# ECM Synchronica and Eureka Atom 65



## Rowanlaw (Aug 26, 2020)

Urgent lockdown relief arrived in the post yesterday in the form of an ECM Synchronica and Eureka Atom 65!

(Many thanks to David at Bella Barista.)

Apart from the shots I'm now getting I love the styling of both machines and the way the Eureka has the 'Atom' projection down onto the casing from an overhead light- no accident methinks!


----------



## KTD (Dec 28, 2017)

Looks great, how are you finding the atom?

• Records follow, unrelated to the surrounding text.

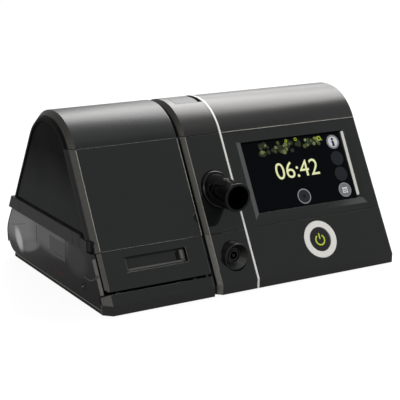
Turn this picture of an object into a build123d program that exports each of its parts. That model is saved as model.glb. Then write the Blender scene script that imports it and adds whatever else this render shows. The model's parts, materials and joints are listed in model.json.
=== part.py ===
from math import acos, atan2, cos, degrees, hypot, radians, sin, tan
import os

from build123d import *

os.makedirs("parts", exist_ok=True)

# A bedside breathing-therapy machine: a blower unit with a touch display and, on its
# left, a clip-on humidifier with a clear water tub.  +X is the user's right, +Y the
# back, +Z up.  The origin is the centre of the floor under the whole machine.

# ---------------------------------------------------------------- driving dimensions
device_width = 170.0
humidifier_width = 92.0
unit_gap = 1.0              # air between the two units
body_height = 135.0
body_depth = 190.0
ground_clearance = 1.2      # underside of the cases above the floor
front_angle = 60.7          # slope of the front face, from the floor
crown_radius = 43.0
crown_flat = 2.9
back_radius = 20.0
bend_height = 7.8           # height of the front's lowest, foremost line
undercut = 3.0              # set-back of the front below that line
edge_chamfer = 6.0
end_rounding = 1.2
wall = 2.4
seam = 0.4                  # open joint between two cover pieces
fit = 0.25                  # clearance round a piece that drops into a frame
run_fit = 0.05              # radial clearance of a pin or shaft that turns
touch = 0.05                # hairline between faces that rest on each other

top_seam_height = 112.0
low_seam_height = 42.9
rear_low_seam = 34.0
rear_top_seam = 96.0

# Places across the blower unit are measured from its left side.
trim_from_left = 37.9
trim_width = 1.6
trim_proud = 0.25

glass_from_left, glass_from_right = 54.3, 17.5
glass_low, glass_high = 51.8, 109.2       # distances up the slope from the bend line
glass_thickness = 1.2
bezel_depth = 3.2
bezel_left, bezel_right = 4.4, 7.0
bezel_low, bezel_high = 6.2, 0.8
dish_depth = 0.6            # shallow slope round the glass, before the steep step down
step_low, step_right = 1.0, 3.4           # spread of the steep step
display_thickness = 5.0
display_margin = 3.0

button_from_left, button_up = 103.8, 22.0
button_radius = 9.7
ring_radius = 15.2
button_travel = 1.0

strip_from_left = 22.0      # centre line of the outlet and the tube socket
outlet_height = 73.0
outlet_reach = 30.9         # mouth ahead of the front face
outlet_root = 14.4          # inner end of the tube behind the front face
outlet_radius = 11.2
outlet_bore = 9.2
cone_length = 20.0          # plain part of the tube that takes a cuff
cone_shoulder = 0.4         # step up to the tube's thicker root
collar_radius = 13.4
collar_proud = 2.5
collar_rounding = 1.5
seal_length = 7.0
seal_thickness = 1.9

socket_height, socket_reach = 26.1, 4.1
socket_radius = 10.6
socket_lip = 0.8
socket_length = 18.0
socket_bowl = 5.0           # depth of the tapered mouth
socket_throat = 5.8
socket_ring = 4.2
socket_pin_radius = 1.2
socket_pin_bore = 0.5

release_from_left = 12.3
release_width, release_length = 20.4, 26.0
release_ahead = 12.6        # front edge ahead of the crown's front end
release_slot = 3.2
release_travel = 2.5
release_thickness = 4.0
release_spring_radius = 3.6
release_wire = 0.7
latch_width = 8.0
latch_drop = 27.0           # tongue's top below the case's top
latch_thickness = 4.0
latch_reach = 1.2           # how far the tongue enters the humidifier's wall
shelf_drop = 21.0           # spring's shelf below the case's top
shelf_thickness = 2.0

strip_top = 8.5             # top of the base strip, up the slope
flap_gap = 2.0              # open gap between the base strip and the flap
flap_left_trim = 3.2
flap_corner = 4.0
recess_left, recess_right = 22.9, 74.9    # from the humidifier's outer side
recess_low, recess_high = 22.9, 34.2
recess_depth = 4.6
recess_floor = 1.4
recess_corner = 1.8
hinge_up, hinge_in = 11.8, 2.6            # hinge axis, up the slope and under the face
hinge_pin_radius = 0.9
hinge_eye = 1.8
lug_start, lug_width = 12.0, 3.0
knuckle_width, knuckle_gap = 4.6, 0.4
lug_web = 1.9

rim_low, rim_high = 40.9, 51.4
rim_width = 8.0
rim_back_from_front = 42.0  # where the rim's full height starts, behind the foremost line
rim_step = 1.8              # drop of the rim's front end
rim_end_from_front = 31.0
rim_grooves = (43.5, 55.0, 158.0)         # fine upright lines on the rim, behind the front
groove_width, groove_depth = 0.5, 0.4
clip_from_front = 25.0
clip_low, clip_high = 42.6, 50.2
side_gap = 2.6              # shadow gap between rim and side wall
tub_floor = 3.4
tub_wall = 2.2
tub_front_inset = 6.8
tub_back_inset = 5.5
tub_side_inset = 0.4
tub_heel = 15.0
tub_toe = 3.0
plate_thickness = 1.8
plate_from_back = 29.0
tub_seal_width = 2.0
heater_from_front, heater_height = 40.0, 15.0
heater_radius = 3.0
heater_boss_radius = 5.0
heater_boss_length = 3.0

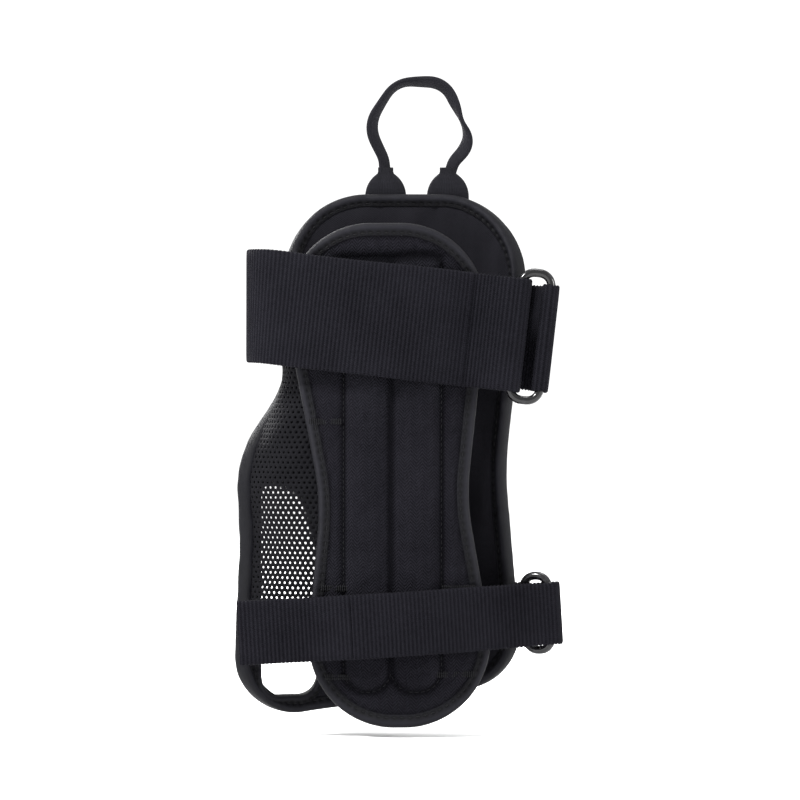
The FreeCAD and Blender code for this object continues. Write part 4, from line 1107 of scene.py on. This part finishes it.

Sent from my iPhone using Tapatalk


----------



## B-Roadie (Feb 29, 2016)

Nice, and thanks for posting the pics. Been wondering how big an Atom will come up next to a Synchronika.


----------



## Rowanlaw (Aug 26, 2020)

KTD said:


> Looks great, how are you finding the atom?
> 
> Sent from my iPhone using Tapatalk


 Still getting to grips with it but already impressed at how quiet and quick it operates. Impressive bit of kit.


----------



## heratech (Sep 15, 2020)

Wow that looks stunning!

Love the clean looks of the Synchronica.


----------



## Rowanlaw (Aug 26, 2020)

Feel like I've made a fair bit of progress with this combination and, even with my limited experience, I'm getting very enjoyable results.


----------



## msmk0 (May 15, 2018)

I'm in love with the Synchronika... Sooner or later one will be mine


----------